Why it beats the traditional approach: Annual 360-degree feedback gives managers a snapshot, but people often provide diplomatic feedback, especially to those with power over their careers. Traditional management training assumes a one-size-fits-all problem, missing the specific behaviours that individual managers need to address. Solas OS provides specific, evidence-based insights that show managers their actual impact on team dynamics and wellbeing. It enables targeted development and, importantly, shows the business case: managers whose behaviours align with psychological safety standards have higher engagement, lower turnover, and better performance.

7. Evaluating Intervention Effectiveness and Measuring Outcomes

What ISO 45003 says: Organisations must implement controls to manage identified hazards and risks, and evaluate whether these controls are actually working. Measurement is essential; good intentions without outcomes don't count.

What Solas OS does: The system tracks changes in behavioural indicators before and after interventions. If an organisation implements wellbeing training, Solas OS measures whether communication patterns actually become more supportive afterwards. If a team restructuring is meant to reduce workload imbalance, the data shows whether the burden has genuinely shifted. If a new psychological safety initiative is launched, Solas OS reveals whether people are actually speaking up more, or whether nothing has fundamentally changed. It enables rapid iteration: if an intervention isn't working, the data shows it within weeks, not months.

Why it beats the traditional approach: Traditional evaluation often relies on post-intervention surveys asking "Did this help?" Again, people provide socially acceptable answers or remember their feelings incorrectly. Some organisations implement wellbeing programmes, feel good about their investment, and assume impact.

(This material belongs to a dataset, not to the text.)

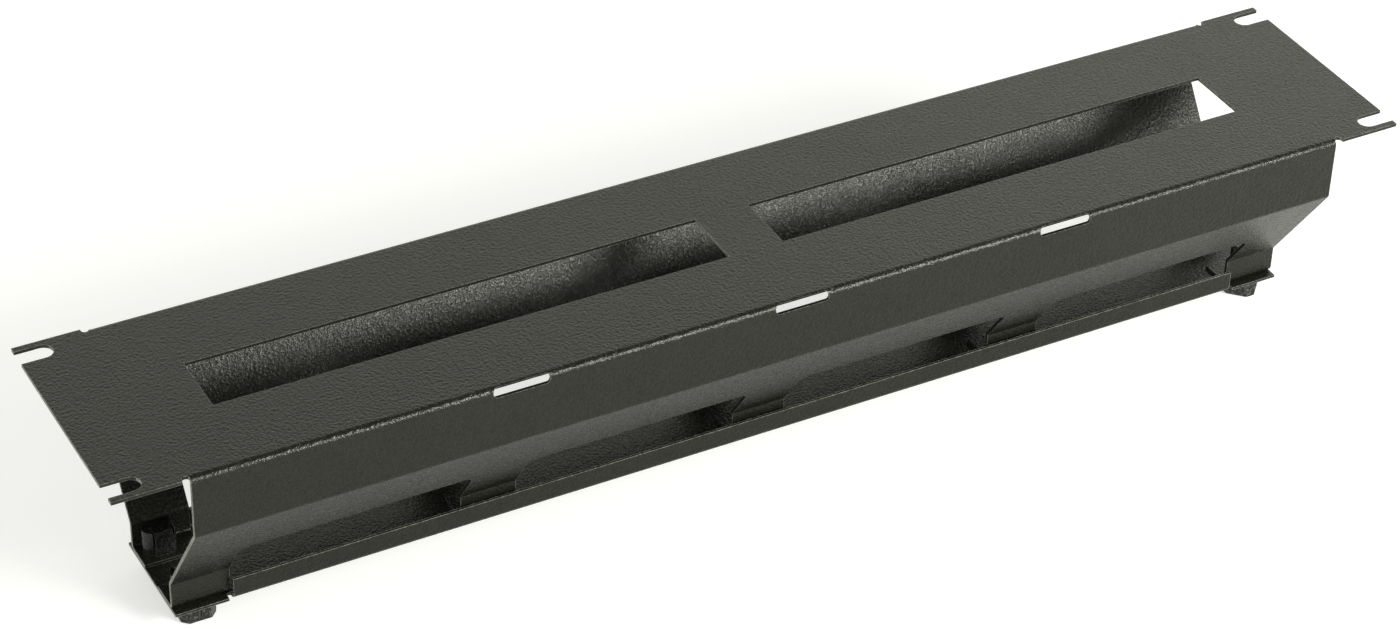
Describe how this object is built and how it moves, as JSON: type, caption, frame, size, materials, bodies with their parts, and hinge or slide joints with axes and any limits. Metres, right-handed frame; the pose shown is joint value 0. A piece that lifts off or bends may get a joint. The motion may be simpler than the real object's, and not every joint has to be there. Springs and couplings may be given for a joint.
{
  "type": "horizontal cable manager",
  "caption": "Rack panel with two windows on a sloping channel; cables leave between its tabs, and a cover with turn knobs closes the narrow side.",
  "frame": {"origin": "centre of the rack face, on its outer surface", "axes": "+X along the width, to the right in the picture; +Y across the rack face, away from the viewer; +Z out of the rack face, with the cover at the -Z end"},
  "size_m": [0.4826, 0.0882, 0.0799],
  "materials": {
    "powder_coat": "black textured powder coat, satin",
    "black_plastic": "smooth moulded black plastic, glossy"
  },
  "bodies": {
    "channel": {"channel": "powder_coat", "latch_receiver_front_left": "black_plastic", "latch_receiver_back_left": "black_plastic", "latch_receiver_front_right": "black_plastic", "latch_receiver_back_right": "black_plastic"},
    "cover": {"cover": "powder_coat"},
    "turn_knob_front_left": {"turn_knob_front_left": "black_plastic"},
    "turn_knob_back_left": {"turn_knob_back_left": "black_plastic"},
    "turn_knob_front_right": {"turn_knob_front_right": "black_plastic"},
    "turn_knob_back_right": {"turn_knob_back_right": "black_plastic"}
  },
  "joints": [
    {"name": "cover_pull", "type": "slide", "parent": "channel", "child": "cover", "axis": [0, 0, -1], "range_m": [0, 0.03]},
    {"name": "turn_knob_front_left_turn", "type": "hinge", "parent": "cover", "child": "turn_knob_front_left", "pos_m": [-0.2061, -0.0126, -0.0768], "axis": [0, 0, 1], "range_deg": [0, 90]},
    {"name": "turn_knob_back_left_turn", "type": "hinge", "parent": "cover", "child": "turn_knob_back_left", "pos_m": [-0.2061, 0.0126, -0.0768], "axis": [0, 0, 1], "range_deg": [0, 90]},
    {"name": "turn_knob_front_right_turn", "type": "hinge", "parent": "cover", "child": "turn_knob_front_right", "pos_m": [0.2061, -0.0126, -0.0768], "axis": [0, 0, 1], "range_deg": [-45, 45]},
    {"name": "turn_knob_back_right_turn", "type": "hinge", "parent": "cover", "child": "turn_knob_back_right", "pos_m": [0.2061, 0.0126, -0.0768], "axis": [0, 0, 1], "range_deg": [0, 90]}
  ]
}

Solas OS shows actual impact through behavioural change. It's the difference between a company that claims to have "improved psychological safety" and one that can prove it through measurable shifts in how teams actually interact.

Making ISO 45003 Real, Not Just Compliance

ISO 45003 sets the standard. But compliance isn't just about ticking boxes or passing audits. It's about genuinely protecting the psychological health and safety of your people. That requires moving beyond annual surveys, reactive processes, and guesswork.

Solas OS enables organisations to build proactive, evidence-based approaches to psychological health. By continuously monitoring workplace signals and translating them into actionable insights, it transforms ISO 45003 from a compliance checklist into a genuine commitment to protecting wellbeing. The result: a workplace where hazards are identified early, risks are managed before they escalate, and interventions are proven to work. That's not just good for people; it's good for business.